Only the lines between the line with "make_front_flange()" and the line with "before = set(bpy.data.objects)", together with those two lines themselves, are to be copied exactly.

Dataset section:
>>

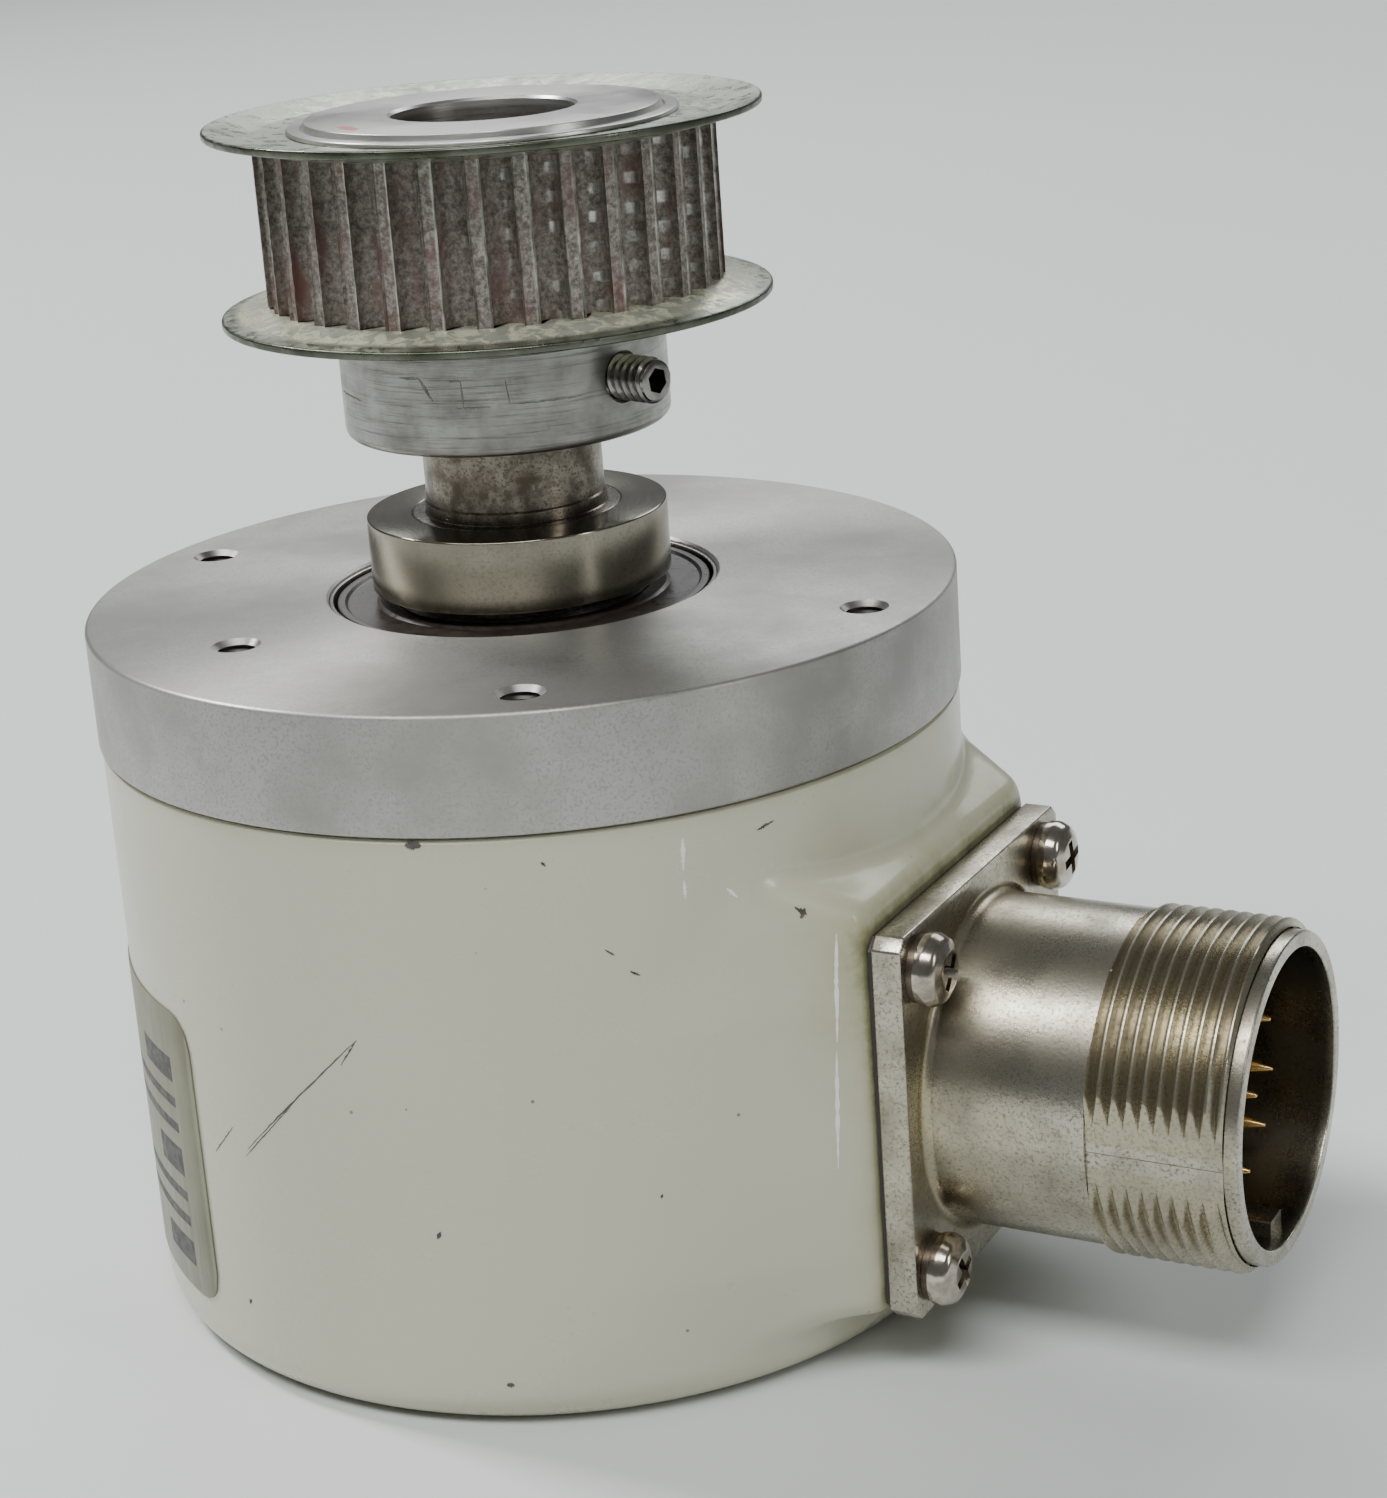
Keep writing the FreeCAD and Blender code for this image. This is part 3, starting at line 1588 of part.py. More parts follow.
def wire_along(points, radius):
    """A round wire along straight runs joined by one tangent arc at the bend."""
    start, bend, end = points
    first = start - bend
    second = end - bend
    turn = math.pi - first.getAngle(second)
    shorter = min(first.Length, second.Length)
    back = BEND_SHARE * shorter
    arc_radius = back / math.tan(turn / 2)
    leave = bend + first.normalize() * back
    arrive = bend + second.normalize() * back
    inward = (first + second).normalize()
    apex = bend + inward * (arc_radius / math.cos(turn / 2) - arc_radius)
    edges = [
        Part.LineSegment(start, leave).toShape(),
        Part.Arc(leave, apex, arrive).toShape(),
        Part.LineSegment(arrive, end).toShape(),
    ]
    path = Part.Wire(edges)
    direction = (bend - start).normalize()
    section = Part.Wire([Part.makeCircle(radius, start, direction)])
    tube = path.makePipeShell([section], True, False)
    expected = math.pi * radius**2 * path.Length
    if abs(tube.Volume - expected) > 0.02 * expected:
        raise RuntimeError("harness wire: the tube's volume is off")
    print(f"wire bend radius {arc_radius:.2f} mm, length {path.Length:.1f} mm")
    return tube


def check_and_write():
    """Stops on any failed object, then writes each sub-part."""
    doc.recompute()
    for thing in doc.Objects:
        if "Invalid" in thing.State or "Error" in thing.State:
            raise RuntimeError(f"{thing.Label} failed: {thing.State}")
    for piece in PIECES:
        if piece.Shape.isNull() or not piece.Shape.isValid():
            raise RuntimeError(f"{piece.Label}: bad shape")
    os.makedirs("parts", exist_ok=True)
    for piece in PIECES:
        piece.Shape.exportStep(f"parts/{piece.Label}.step")
        print(f"{piece.Label:28s} {len(piece.Shape.Solids):3d} {piece.Shape.Volume:12.2f}")
    print(len(PIECES), "sub-parts")


doc = FreeCAD.newDocument("rotary_encoder")
d = Sheet(doc, DIMENSIONS)
PIECES = []

make_front_flange()
make_cover_shell()
make_cover_o_ring()
make_rating_label()
make_cover_pillars()
make_cover_screws()
make_connector_gasket()
make_connector_shell()
make_connector_insulator()
make_connector_pins()
make_connector_screws()
make_connector_lock_washers()
make_bearing("front", d.flange_top - d.bearing_recess - d.bearing_width)
make_bearing("rear", d.rear_bearing_bottom)
make_preload_spring()
make_shaft()
make_shaft_collar()
make_bearing_spacer()
make_shaft_retaining_ring()
make_pulley_body()
lower_flange_low = d.tooth_bottom - d.rim_thickness
make_pulley_flange(
    "pulley_lower_flange", d.lower_seat, lower_flange_low, lower_flange_low - d.rim_dish
)
make_pulley_flange("pulley_upper_flange", d.rim_seat, d.tooth_top, d.tooth_top + d.rim_dish)
make_pulley_set_screws()
make_disc_hub()
make_hub_grub_screws()
make_code_disc()
make_disc_clamp()
make_detector_board()
make_board("processor_board", d.processor_bottom)
make_board_standoffs()
make_board_spacers()
make_board_screws()
make_optics()
make_components()
make_harness()
check_and_write()
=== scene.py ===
import json
import math
import random

import bmesh
import bpy
import numpy as np
from mathutils import Matrix, Vector


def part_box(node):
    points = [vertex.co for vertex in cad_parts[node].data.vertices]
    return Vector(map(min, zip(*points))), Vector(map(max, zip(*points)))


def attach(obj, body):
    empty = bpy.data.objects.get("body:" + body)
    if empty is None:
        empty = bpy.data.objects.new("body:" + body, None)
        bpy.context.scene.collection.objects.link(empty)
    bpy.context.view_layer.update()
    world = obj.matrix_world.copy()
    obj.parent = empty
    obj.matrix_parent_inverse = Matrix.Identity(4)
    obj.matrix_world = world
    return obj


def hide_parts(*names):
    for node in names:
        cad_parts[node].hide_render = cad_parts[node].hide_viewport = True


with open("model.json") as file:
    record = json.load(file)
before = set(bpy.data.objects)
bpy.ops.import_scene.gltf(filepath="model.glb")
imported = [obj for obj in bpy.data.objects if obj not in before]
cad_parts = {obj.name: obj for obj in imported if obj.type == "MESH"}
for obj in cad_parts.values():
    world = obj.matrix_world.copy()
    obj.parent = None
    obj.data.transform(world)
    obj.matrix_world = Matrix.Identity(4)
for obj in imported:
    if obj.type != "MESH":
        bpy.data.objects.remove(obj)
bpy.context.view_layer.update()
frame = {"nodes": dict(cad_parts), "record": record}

random.seed(7)
MM = 0.001


# --- Places, all from the frame ----------------------------------------------------------


def top(node):
    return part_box(node)[1].z


def bottom(node):
    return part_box(node)[0].z


def reach(node):
    """Outside radius of a round node about the shaft, or its furthest point along +Y."""
    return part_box(node)[1].y


FLANGE_TOP = top("front_flange")
FLANGE_RADIUS = reach("front_flange")
COVER_TOP = top("cover_shell")
COVER_RADIUS = reach("cover_shell")
COVER_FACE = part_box("cover_shell")[1].x
COLLAR_RADIUS = reach("shaft_collar")
COLLAR_BOTTOM = bottom("shaft_collar")
COLLAR_TOP = top("shaft_collar")
SHAFT_TOP = top("shaft")
BEARING_TOP = top("front_bearing_outer_ring")
BEARING_RADIUS = reach("front_bearing_outer_ring")
SHIELD_RADIUS = reach("front_bearing_shields")
HUB_BOTTOM = bottom("pulley_body")
PULLEY_TOP = top("pulley_body")
PULLEY_RADIUS = reach("pulley_body")
LOWER_FLANGE = (bottom("pulley_lower_flange"), top("pulley_lower_flange"))
UPPER_FLANGE = (bottom("pulley_upper_flange"), top("pulley_upper_flange"))
RIM_RADIUS = reach("pulley_upper_flange")
RIM_THICKNESS = 0.9 * MM
SHELL_LOW, SHELL_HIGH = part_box("connector_shell")
SHELL_END = SHELL_HIGH.x
PLATE_HALF = (SHELL_HIGH.y - SHELL_LOW.y) / 2
SOCKET_HEIGHT = (SHELL_HIGH.z + SHELL_LOW.z) / 2
PLATE_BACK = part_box("connector_gasket")[1].x
PLATE_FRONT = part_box("connector_lock_washers")[0].x
WASHER_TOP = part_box("connector_lock_washers")[1].x
INSULATOR_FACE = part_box("connector_insulator")[1].x
PIN_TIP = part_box("connector_pins")[1].x
SCREW_REACH = (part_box("connector_screws")[1].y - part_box("connector_screws")[0].y) / 2

# Local axes of the receptacle: +Z out of its mouth, +Y up
SOCKET = Matrix(
    ((0, 0, 1, 0), (1, 0, 0, 0), (0, 1, 0, SOCKET_HEIGHT), (0, 0, 0, 1))
)


# --- Camera, floor and lights ------------------------------------------------------------

CAMERA_AZIMUTH = math.radians(27.25)
CAMERA_ELEVATION = math.radians(18.08)
CAMERA_ROLL = math.radians(3.57)
CAMERA_DISTANCE = 0.3570
CAMERA_ACROSS = 0.02892
CAMERA_DOWN = 0.01519
LENS = 75.77
SHIFT = (-0.0571, -0.0235)


def make_camera():
    """Looks at the flange from a hand's height, a little turned about its own axis."""
    sine, cosine = math.sin(CAMERA_AZIMUTH), math.cos(CAMERA_AZIMUTH)
    level = math.cos(CAMERA_ELEVATION)
    back = Vector((level * sine, -level * cosine, math.sin(CAMERA_ELEVATION)))
    right = Vector((cosine, sine, 0))
    up = back.cross(right)
    turn_cos, turn_sin = math.cos(CAMERA_ROLL), math.sin(CAMERA_ROLL)
    across = right * turn_cos - up * turn_sin
    above = right * turn_sin + up * turn_cos
    aim = Vector((0, 0, FLANGE_TOP))
    place = aim + back * CAMERA_DISTANCE + across * CAMERA_ACROSS - above * CAMERA_DOWN
    data = bpy.data.cameras.new("camera")
    data.lens = LENS
    data.shift_x, data.shift_y = SHIFT
    camera = bpy.data.objects.new("camera", data)
    bpy.context.scene.collection.objects.link(camera)
    camera.matrix_world = Matrix(
        [(across[i], above[i], back[i], place[i]) for i in range(3)] + [(0, 0, 0, 1)]
    )
    bpy.context.scene.camera = camera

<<

Reply to the task:
make_front_flange()
make_cover_shell()
make_cover_o_ring()
make_rating_label()
make_cover_pillars()
make_cover_screws()
make_connector_gasket()
make_connector_shell()
make_connector_insulator()
make_connector_pins()
make_connector_screws()
make_connector_lock_washers()
make_bearing("front", d.flange_top - d.bearing_recess - d.bearing_width)
make_bearing("rear", d.rear_bearing_bottom)
make_preload_spring()
make_shaft()
make_shaft_collar()
make_bearing_spacer()
make_shaft_retaining_ring()
make_pulley_body()
lower_flange_low = d.tooth_bottom - d.rim_thickness
make_pulley_flange(
    "pulley_lower_flange", d.lower_seat, lower_flange_low, lower_flange_low - d.rim_dish
)
make_pulley_flange("pulley_upper_flange", d.rim_seat, d.tooth_top, d.tooth_top + d.rim_dish)
make_pulley_set_screws()
make_disc_hub()
make_hub_grub_screws()
make_code_disc()
make_disc_clamp()
make_detector_board()
make_board("processor_board", d.processor_bottom)
make_board_standoffs()
make_board_spacers()
make_board_screws()
make_optics()
make_components()
make_harness()
check_and_write()
=== scene.py ===
import json
import math
import random

import bmesh
import bpy
import numpy as np
from mathutils import Matrix, Vector


def part_box(node):
    points = [vertex.co for vertex in cad_parts[node].data.vertices]
    return Vector(map(min, zip(*points))), Vector(map(max, zip(*points)))


def attach(obj, body):
    empty = bpy.data.objects.get("body:" + body)
    if empty is None:
        empty = bpy.data.objects.new("body:" + body, None)
        bpy.context.scene.collection.objects.link(empty)
    bpy.context.view_layer.update()
    world = obj.matrix_world.copy()
    obj.parent = empty
    obj.matrix_parent_inverse = Matrix.Identity(4)
    obj.matrix_world = world
    return obj


def hide_parts(*names):
    for node in names:
        cad_parts[node].hide_render = cad_parts[node].hide_viewport = True


with open("model.json") as file:
    record = json.load(file)
before = set(bpy.data.objects)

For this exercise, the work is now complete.